A question-mark still hangs over the health of the US economy after publication of the latest crop of [seasonally adjusted] indicators.

Reminiscent of a clutch of medieval barber-surgeons poring over the entrails of a sheep, economists and analysts are having difficulty in establishing a clear picture of the nation’s economic future – both in the short and medium term.

On the plus side, the US Department of Commerce reported a December increase of 1.2% in factory orders to $322.2 billion, following a 4.3% decline in November.

Conversely, however, the Non-Manufacturing Activity Index published by the Institute of Supply Management fell to 49.6 in January from 50.1 the previous month.

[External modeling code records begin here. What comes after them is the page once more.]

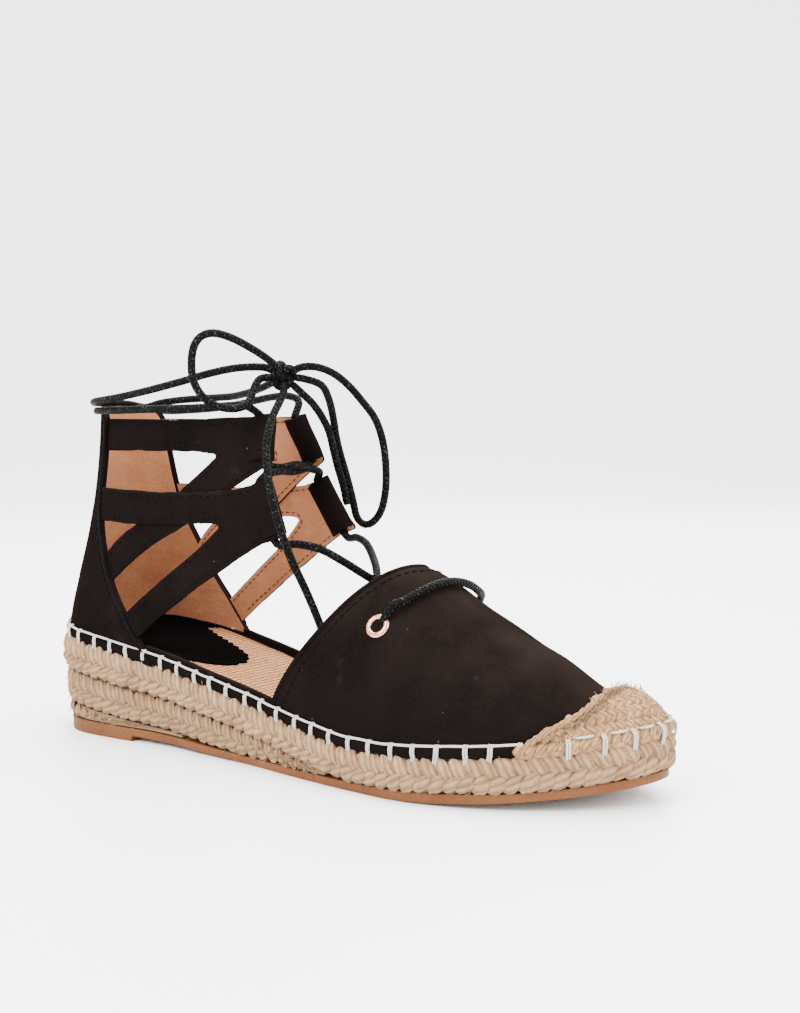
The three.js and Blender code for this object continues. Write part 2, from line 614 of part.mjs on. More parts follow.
function knotSolid() {
  const ball = new THREE.SphereGeometry(KNOT.radius, 12, 8);
  ball.translate(KNOT.x, KNOT.y, KNOT.z);
  return toSolid(ball);
}

// ---------------------------------------------------------------- the shoe
const group = new THREE.Group();
function add(name, solid, material) {
  const mesh = new THREE.Mesh(toGeometry(solid), material);
  mesh.name = name;
  group.add(mesh);
}

add('outsole', outsoleSolid(), RUBBER);
add('braid_low', lowCourse(), JUTE);
add('braid_middle', midCourse(), JUTE);
add('braid_rim', rimCourse(), JUTE);
add('insole', insoleSolid(), WOVEN);
add('upper', upperSolid(), SUEDE);
add('toe_cap', toeCapSolid(), JUTE);
add('eyelet_outer', eyeletSolid(-1), ROSE_GOLD);
add('eyelet_inner', eyeletSolid(1), ROSE_GOLD);
add('lace_bar', laceTube(LACE_BAR, 7), WAXED_CORD);
add('lace_cross_lower', laceCross(CROSS_LOWER), WAXED_CORD);
add('lace_cross_upper', laceCross(CROSS_UPPER), WAXED_CORD);

// The origin: middle of the footprint, on the floor, without the free lace.
const box = new THREE.Box3().setFromObject(group);
const middle = box.getCenter(new THREE.Vector3());
group.position.set(-middle.x, -middle.y, -box.min.z);

add('lace_wrap_outer', laceTube(WRAP_OUTER), WAXED_CORD);
add('lace_wrap_inner', laceTube(WRAP_INNER), WAXED_CORD);
add('lace_knot', knotSolid(), WAXED_CORD);
add('lace_loop_outer', laceTube(LOOP_OUTER), WAXED_CORD);
add('lace_loop_inner', laceTube(LOOP_INNER), WAXED_CORD);
add('lace_end_outer', laceTube(END_OUTER), WAXED_CORD);
add('lace_end_inner', laceTube(END_INNER), WAXED_CORD);

export default group;
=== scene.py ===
"""Looks for a lace-up espadrille: braided jute sole, strapped suede ankle, woven toe cap and tied lace."""

import bisect  # noqa: E402
import math  # noqa: E402
import random  # noqa: E402

import bmesh  # noqa: E402
import bpy  # noqa: E402
from mathutils import Matrix, Vector  # noqa: E402


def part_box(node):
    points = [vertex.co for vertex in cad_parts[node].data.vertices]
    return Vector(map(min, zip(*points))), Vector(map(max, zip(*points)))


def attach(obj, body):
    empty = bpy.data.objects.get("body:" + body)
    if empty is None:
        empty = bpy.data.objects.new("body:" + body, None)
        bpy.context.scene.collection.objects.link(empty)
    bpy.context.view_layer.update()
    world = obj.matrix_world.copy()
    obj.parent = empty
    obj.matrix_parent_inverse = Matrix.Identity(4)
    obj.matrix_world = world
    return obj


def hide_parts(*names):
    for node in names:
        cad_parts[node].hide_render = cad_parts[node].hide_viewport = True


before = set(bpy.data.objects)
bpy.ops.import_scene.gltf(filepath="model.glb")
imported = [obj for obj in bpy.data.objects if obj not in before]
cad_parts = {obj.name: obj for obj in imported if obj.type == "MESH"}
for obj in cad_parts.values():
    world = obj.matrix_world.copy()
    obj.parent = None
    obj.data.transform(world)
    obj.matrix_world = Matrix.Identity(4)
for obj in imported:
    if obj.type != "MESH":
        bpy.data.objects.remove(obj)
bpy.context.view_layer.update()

bl_info = {
    "name": "Espadrille",
    "version": (1, 0, 0),
    "blender": (4, 5, 0),
    "location": "View3D > Sidebar > Espadrille",
    "description": "Models a lace-up espadrille piece by piece over its frame",
    "category": "Object",
}

# ------------------------------------------------------------------ sizes, in millimetres
# X runs from the back of the heel to the toe, +Y to the inner side, Z up from the floor.
MM = 0.001
LENGTH = 256.0
TIP_SHIFT = 8.5
SHIFT_START = 0.55
GAP = 0.3
SEAT_GAP = 0.45
WALL = 1.6
SPRING = 7.6
BALL_END = 169.0
HEEL_BREAST = 52.0
WAIST_LIFT = 2.2
WAIST_END = 132.0
CAP_THICK = 2.0
INSOLE_THICK = 2.2
LACE_RADIUS = 1.5

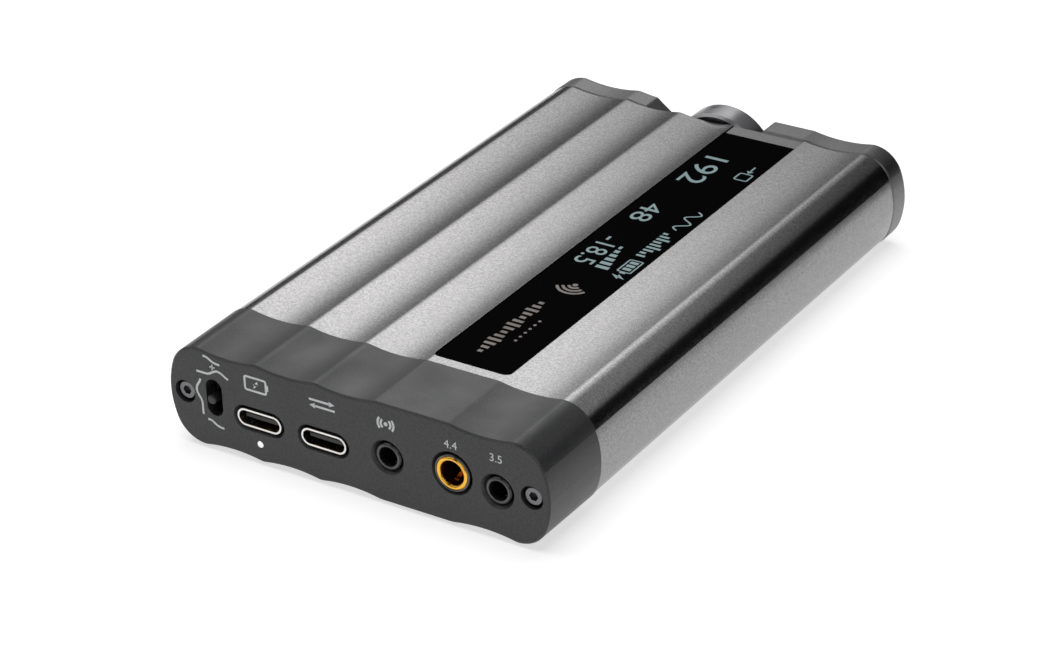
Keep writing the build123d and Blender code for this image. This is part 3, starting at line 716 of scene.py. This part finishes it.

According to the ISM (formerly the Institute of Purchasing Management) the index had been “see-sawing over the expansion/contraction mark [of 50] for the past three months . . . indicating a continuing struggle for growth in non-manufacturing activity”.

However, it is the manufacturing sector that invariably leads the economy into and out of recession. Factory orders throughout 2001 were down 8.5% on 2000 – the sharpest drop since 1992 when comparable data was first compiled.

But orders for all durable goods rose 1.7% in December to $175.9bn, following a 6.1% decline in November. Defence-related orders for transport equipment, increased 3.6% to $49.8bn, underscoring the rise in durable goods orders. In the computers and electronics sector, orders were up 3.1 in December to $33.2bn on the back of a 12.7 per cent increase in chip orders.

The entrail-rakers sat on the fence. “This is a classic example of mixed signals at the bottom [of the economic cycle] . . . there's something here for everyone,” sagely equivocated Stephen Roach, chief US economist at Morgan Stanley.